Batching Requests When Streaming Volume Is High

For workloads that need to process many streaming requests in sequence — document processing, bulk generation, pipeline stages — the fastest stable throughput comes from treating the TPM budget as a shared resource to schedule against, not a ceiling to bump into.

A practical batching pattern: before each streaming request, read the current x-ratelimit-remaining-tokens value and compare it against the expected token cost of the next request (prompt tokens + expected completion tokens). If remaining tokens are below 1.2x the expected cost, wait for the reset. This 20% buffer absorbs variance in actual token counts without requiring precise estimation.

import anthropic
import time

client = anthropic.Anthropic(api_key="your_api_key_here")

def estimate_prompt_tokens(text: str) -> int:
    """Rough estimate: ~4 characters per token."""
    return max(1, len(text) // 4)

def batch_stream_with_budget_check(
    prompts: list[str],
    max_tokens_per_request: int = 1024,
    safety_buffer: float = 1.2
):
    results = []
    last_headers = {}

    for i, prompt in enumerate(prompts):
        estimated_prompt_tokens = estimate_prompt_tokens(prompt)
        total_estimated = estimated_prompt_tokens + max_tokens_per_request

        # Check budget from last known headers
        if last_headers:
            remaining_tokens = int(last_headers.get("x-ratelimit-remaining-tokens", 99999))
            reset_tokens_in = last_headers.get("x-ratelimit-reset-tokens", "0s")

            if remaining_tokens < (total_estimated * safety_buffer):
                wait_seconds = float(reset_tokens_in.rstrip("s")) + 1.0
                print(f"[Request {i+1}] TPM budget low.
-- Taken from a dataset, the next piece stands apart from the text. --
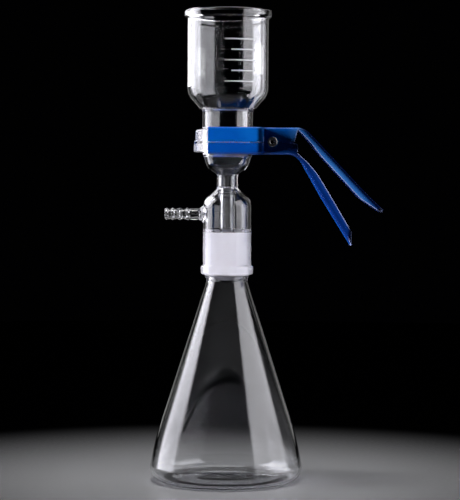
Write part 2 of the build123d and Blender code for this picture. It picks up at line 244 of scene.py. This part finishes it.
# ---------------------------------------------------------------- other finishes
def sintered():
    n = Nodes("sintered_glass")
    pores = n.noise(1900, detail=5, rough=0.65)
    n.set(
        Base_Color=n.mix(n.between(pores, 0.35, 0.6), (0.72, 0.73, 0.74), (0.93, 0.93, 0.92)),
        Roughness=n.between(pores, 0.3, 0.7, 0.95, 0.75),
        Subsurface_Weight=0.15,
        Normal=n.bump(pores, 0.00012, 0.8),
    )
    return n.material


def membrane():
    n = Nodes("membrane")
    fibres = n.noise(900, detail=5, rough=0.7)
    n.set(
        Base_Color=n.mix(fibres, (0.9, 0.9, 0.89), (0.97, 0.97, 0.96)),
        Roughness=n.between(fibres, 0.3, 0.7, 0.8, 0.7),
        Normal=n.bump(fibres, 0.00003, 0.5),
    )
    return n.material


def enamel():
    n = Nodes("white_enamel")
    grain = n.noise(1500, detail=3)
    n.set(
        Base_Color=n.mix(grain, (0.82, 0.83, 0.86), (0.92, 0.93, 0.95)),
        Roughness=n.between(grain, 0.3, 0.7, 0.35, 0.5),
        Normal=n.bump(grain, 0.00002, 0.4),
    )
    return n.material


def anodised(name, jaw, pale, edge_x, edge_z, normal):
    """Blue dye in a satin oxide skin. On the handles the side flanges carry painted light: a painted highlight
    at their free edge, with some wear there too, going over to painted shade at the back.

    jaw and pale are (darker, lighter) blues. The free edge runs through (edge_x, edge_z), and normal
    points from it to the handle's back."""
    n = Nodes(name)
    brushed = n.noise(900, detail=3)
    cloud = n.between(n.noise(38, detail=3), 0.35, 0.7)
    x, y, z = n.coordinates()
    off_x = n.math("MULTIPLY", n.math("SUBTRACT", x, edge_x), normal[0])
    off_z = n.math("MULTIPLY", n.math("SUBTRACT", z, edge_z), normal[1])
    handle = n.between(x, *HANDLE_START)
    side = n.math("MULTIPLY", handle, n.between(n.math("ABSOLUTE", y), *SIDE_FLANGE))
    # Along the handles' edges: partly wear, partly a painted highlight in pale lilac
    patchiness = n.between(n.noise(260, detail=4), 0.2, 0.6, 0.6, 1.0)
    wear_and_highlight = n.math("MULTIPLY", n.math("MULTIPLY", n.edge(EDGE_R), patchiness), handle)
    # Painted light on the handles' side flanges: the pale blues at the free edge are a painted highlight, the
    # dark blue at the back is painted shade
    shaded_blue = n.mix(cloud, *SHADED_BLUE)
    across = n.mix(n.between(n.math("ADD", off_x, off_z), *SHADE_ACROSS), n.mix(cloud, *pale), shaded_blue)
    n.set(
        Base_Color=n.mix(wear_and_highlight, n.mix(side, n.mix(cloud, *jaw), across), WEAR_AND_HIGHLIGHT),
        Metallic=0.15,
        Roughness=n.between(brushed, 0.3, 0.7, 0.33, 0.38),
        Coat_Weight=0.2,
        Coat_Roughness=0.18,
    )
    return n.material


def steel(name, tone, roughness):
    """Bare steel with a fine grain. tone is its lightest grey."""
    n = Nodes(name)
    grain = n.noise(1200, detail=3)
    n.set(
        Base_Color=n.mix(grain, (0.8 * tone,) * 3, (tone,) * 3),
        Metallic=1.0,
        Roughness=n.between(grain, 0.3, 0.7, roughness - 0.06, roughness + 0.06),
        Normal=n.bump(grain, 0.00003, 0.3),
    )
    return n.material


dress("collecting_flask", glass("flask_glass", flask_ground))
dress("filter_head", glass("head_glass", head_ground))
dress("funnel_cup", glass("cup_glass", cup_ground))
dress("sintered_disc", sintered())
dress("membrane_filter", membrane())
dress("cup_graduations", enamel())
# One anodised blue on both levers: the upper's lighter blues are painted light, the lower's darker ones
# painted shade
dress("clamp_upper_lever", anodised(
    "upper_blue_lit",
    jaw=((0.001, 0.1, 0.52), (0.003, 0.14, 0.62)),
    pale=((0.04, 0.22, 0.72), (0.06, 0.28, 0.82)),
    edge_x=0.0822, edge_z=0.2854, normal=(0.731, 0.683),
))
dress("clamp_lower_lever", anodised(
    "lower_blue_shaded",
    jaw=((0.001, 0.07, 0.42), (0.003, 0.1, 0.5)),
    pale=((0.003, 0.035, 0.26), (0.006, 0.055, 0.33)),
    edge_x=0.0784, edge_z=0.2712, normal=(-0.859, -0.511),
))
dress("clamp_hinge_pin", steel("rivet_steel", tone=0.36, roughness=0.3))


# ---------------------------------------------------------------- spring in a mesh of its own
def twisting_spring():
    """The wire as packed, copied into a mesh of its own with spring steel, and the packed part hidden."""
    packed = nodes["clamp_torsion_spring"]
    spring = bpy.data.objects.new("spring_wire", packed.data.copy())
    scene.collection.objects.link(spring)
    spring.data.materials.clear()
    spring.data.materials.append(steel("spring_steel", tone=0.5, roughness=0.28))
    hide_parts("clamp_torsion_spring")
    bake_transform(spring)


twisting_spring()


# ---------------------------------------------------------------- studio
def linked(name, objects, state):
    """Light-linking collection that a light reaches (INCLUDE) or leaves dark (EXCLUDE)."""
    group = bpy.data.collections.new(name)
    for item in objects:
        group.objects.link(item)
    for entry in group.collection_objects:
        entry.light_linking.link_state = state
    return group


def shade(light, edge, low, through, mirrored):
    """Fades a light towards its panel's sides and dims the bottom.

    A path that only goes through glass gets the share called through. If the light isn't mirrored, so
    does one that is mirrored on its way."""
    light.use_nodes = True
    tree = light.node_tree
    spread = tree.nodes.new("ShaderNodeSeparateXYZ")
    tree.links.new(tree.nodes.new("ShaderNodeNewGeometry").outputs["Parametric"], spread.inputs[0])

    def step(operation, *values):
        node = tree.nodes.new("ShaderNodeMath")
        node.operation = operation
        for value, socket in zip(values, node.inputs):
            if isinstance(value, bpy.types.NodeSocket):
                tree.links.new(value, socket)
            else:
                socket.default_value = value
        return node.outputs[0]

    def ramp(value, *ends):
        node = tree.nodes.new("ShaderNodeMapRange")
        node.interpolation_type = "SMOOTHSTEP"
        for number, socket in zip(ends, node.inputs[1:5]):
            socket.default_value = number
        tree.links.new(value, node.inputs[0])
        return node.outputs[0]

    sides = ramp(step("ABSOLUTE", step("SUBTRACT", spread.outputs[0], 0.5)), 0.5 - edge, 0.5, 1.0, 0.0)
    graded = step("MULTIPLY", sides, ramp(spread.outputs[1], *DIM_PART, low, 1.0))
    depths = tree.nodes.new("ShaderNodeLightPath").outputs
    mirrorings = step("MULTIPLY", depths["Glossy Depth"], float(mirrored))
    scattered = step("MINIMUM", step("ADD", mirrorings, depths["Diffuse Depth"]), 1.0)
    refracted = step("MINIMUM", depths["Transmission Depth"], 1.0)
    straight = step("MULTIPLY", refracted, step("SUBTRACT", 1.0, scattered))
    passed = step("SUBTRACT", 1.0, step("MULTIPLY", straight, 1.0 - through))
    tree.links.new(step("MULTIPLY", graded, passed), tree.nodes["Emission"].inputs["Strength"])


def softbox(name, azimuth, distance, height, size, glow, tone=(1, 1, 1), edge=0.0, low=1.0, through=1.0,
            mirrored=True, seen_through=True, *, reach):
    """Area light facing the axis. azimuth turns from the front towards +X, size is (width, height).

    glow is the panel's brightness. It is feathered by edge, low and through as in shade() if it has an
    edge. reach is a light-linking collection."""
    light = bpy.data.lights.new(name, "AREA")
    light.shape = "RECTANGLE"
    light.size, light.size_y = size
    light.energy = glow * math.pi * size[0] * size[1]
    light.color = tone
    if edge:
        shade(light, edge, low, through, mirrored)
    lamp = bpy.data.objects.new(name, light)
    turn = math.radians(azimuth)
    lamp.location = (distance * math.sin(turn), -distance * math.cos(turn), height)
    aim = Vector((0, 0, AIM_Z)) - lamp.location
    if size[1] > TALL:
        aim.z = 0
    lamp.rotation_euler = aim.to_track_quat("-Z", "Y").to_euler()
    lamp.visible_camera = False
    lamp.visible_glossy = mirrored
    lamp.visible_transmission = seen_through
    lamp.light_linking.receiver_collection = reach
    scene.collection.objects.link(lamp)


def floor():
    """Pale round floor whose colour darkens into the backdrop, a painted pool of light round the object."""
    bpy.ops.mesh.primitive_circle_add(vertices=128, radius=FLOOR_R, fill_type="NGON")
    disc = bpy.context.object
    disc.name = "floor"
    n = Nodes("floor_paper")
    fade = n.between(n.radius(), *FLOOR_FADE)
    grain = n.noise(240, detail=4)
    n.set(
        Base_Color=n.mix(fade, n.mix(grain, (0.62, 0.62, 0.64), (0.68, 0.68, 0.7)), BACKDROP),
        Roughness=n.between(grain, 0.3, 0.7, 0.4, 0.5),
        Specular_IOR_Level=0.2,
        Normal=n.bump(grain, 0.0001, 0.2),
    )
    disc.data.materials.append(n.material)
    return disc


paper = floor()
levers = [nodes[name] for name in ("clamp_upper_lever", "clamp_lower_lever")]
all_but_floor = linked("all_but_floor", [paper], "EXCLUDE")
all_but_levers = linked("all_but_levers", [paper, *levers], "EXCLUDE")  # nor the floor
clamp_only = linked("clamp_only", [*levers, nodes["clamp_hinge_pin"]], "INCLUDE")
cup_only = linked("cup_only", [nodes["funnel_cup"]], "INCLUDE")
head_only = linked("head_only", [nodes["filter_head"]], "INCLUDE")
floor_only = linked("floor_only", [paper], "INCLUDE")

# Name, azimuth in degrees, distance, height, the panel's width and height, glow and sometimes a tone
softbox("left_strip", -105, 0.72, 0.55, (0.66, 1.3), 7.2, COOL, edge=0.18, low=0.5, through=0.04,
        reach=all_but_floor)
softbox("right_box", 75, 0.85, 0.5, (1.15, 1.3), 4.0, PALE_COOL, edge=0.12, low=0.45, through=0.04,
        reach=all_but_levers)
softbox("left_rim", -158, 1.1, 0.4, (0.22, 1.2), 0.25, edge=0.2, reach=all_but_levers)
softbox("cup_rim", -143, 0.9, 0.66, (0.55, 0.6), 3.4, (0.94, 0.93, 1.0), edge=0.2, reach=all_but_levers)
softbox("right_rim", 155, 1.1, 0.4, (0.25, 1.2), 0.2, edge=0.2, reach=all_but_levers)
softbox("top_box", 165, 0.4, 1.5, (0.8, 0.7), 2.0, reach=all_but_floor)
softbox("clamp_key", -70, 1.1, 0.4, (0.4, 0.7), 42.0, seen_through=False, mirrored=False, reach=clamp_only)
softbox("clamp_fill", 120, 1.2, 0.6, (0.8, 0.7), 5.0, seen_through=False, mirrored=False, reach=clamp_only)
softbox("joint_fill", -12, 1.2, 0.3, (0.9, 0.7), 12.0, (0.97, 0.96, 1.0), edge=0.1, through=0.05,
        mirrored=False, reach=head_only)
softbox("floor_pool", 0, 0.05, 1.6, (0.5, 0.5), 13.0, seen_through=False, mirrored=False, reach=floor_only)
softbox("window", 97, 0.8, 0.418, (0.6, 0.038), 3.0, reach=cup_only)

world = bpy.data.worlds.new("studio")
scene.world = world
world.use_nodes = True
world.node_tree.nodes["Background"].inputs["Color"].default_value = (*BACKDROP, 1)

camera = bpy.data.objects.new("camera", bpy.data.cameras.new("camera"))
camera.data.lens = CAMERA_LENS
camera.data.clip_start = 0.05
camera.location = CAMERA
toward = Vector(CAMERA_AIM) - camera.location
camera.rotation_euler = toward.to_track_quat("-Z", "Y").to_euler()
camera.rotation_euler.rotate_axis("Z", math.radians(CAMERA_ROLL))
scene.collection.objects.link(camera)
scene.camera = camera

scene.view_settings.view_transform = "Standard"
scene.cycles.max_bounces = 24
scene.cycles.transmission_bounces = 24
scene.cycles.glossy_bounces = 12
Waiting {wait_seconds:.1f}s.")
                time.sleep(wait_seconds)

        attempt = 0
        while attempt < 5:
            try:
                with client.messages.stream(
                    model="claude-opus-4-5",
                    max_tokens=max_tokens_per_request,
                    messages=[{"role": "user", "content": prompt}],
                ) as stream:
                    last_headers = dict(stream.response.headers)
                    full_text = stream.get_final_text()
                    results.append(full_text)
                    break

            except anthropic.RateLimitError as e:
                retry_after = 0
                if hasattr(e, "response") and e.response is not None:
                    retry_after = int(e.response.headers.get("retry-after", 0))
                    last_headers = dict(e.response.headers)

                wait = max(retry_after, (2 ** attempt))
                print(f"[Request {i+1}] 429. Waiting {wait}s (attempt {attempt+1}).")
                time.sleep(wait)
                attempt += 1

    return results

The key detail in this pattern is that last_headers carries forward between requests, so the budget check uses the most recent known state rather than making a separate API call. For a batch of 20 requests at Tier 1 TPM limits, this approach typically reduces total wall-clock time compared to blind sequential firing with reactive retries — because it avoids the multi-retry cycles that add up when the budget check is missing.

If the 429s are still appearing after the pre-flight check and retry-after parsing are in place, the next diagnostic step is straightforward: log x-ratelimit-remaining-tokens on every successful stream response and plot it over a one-minute window. If it hits zero before the reset interval on any run with reasonable concurrency, the tier ceiling is the constraint — and that is a different conversation than a code fix.

Get the implementation checklist and batching template sent directly: join the list for the workflow breakdown.

The pre-flight token check is the one change that eliminates the mid-stream failure cascade. Everything else — backoff curves, concurrency gates, tier evaluation — is downstream of knowing your remaining budget before the stream opens, not after it fails.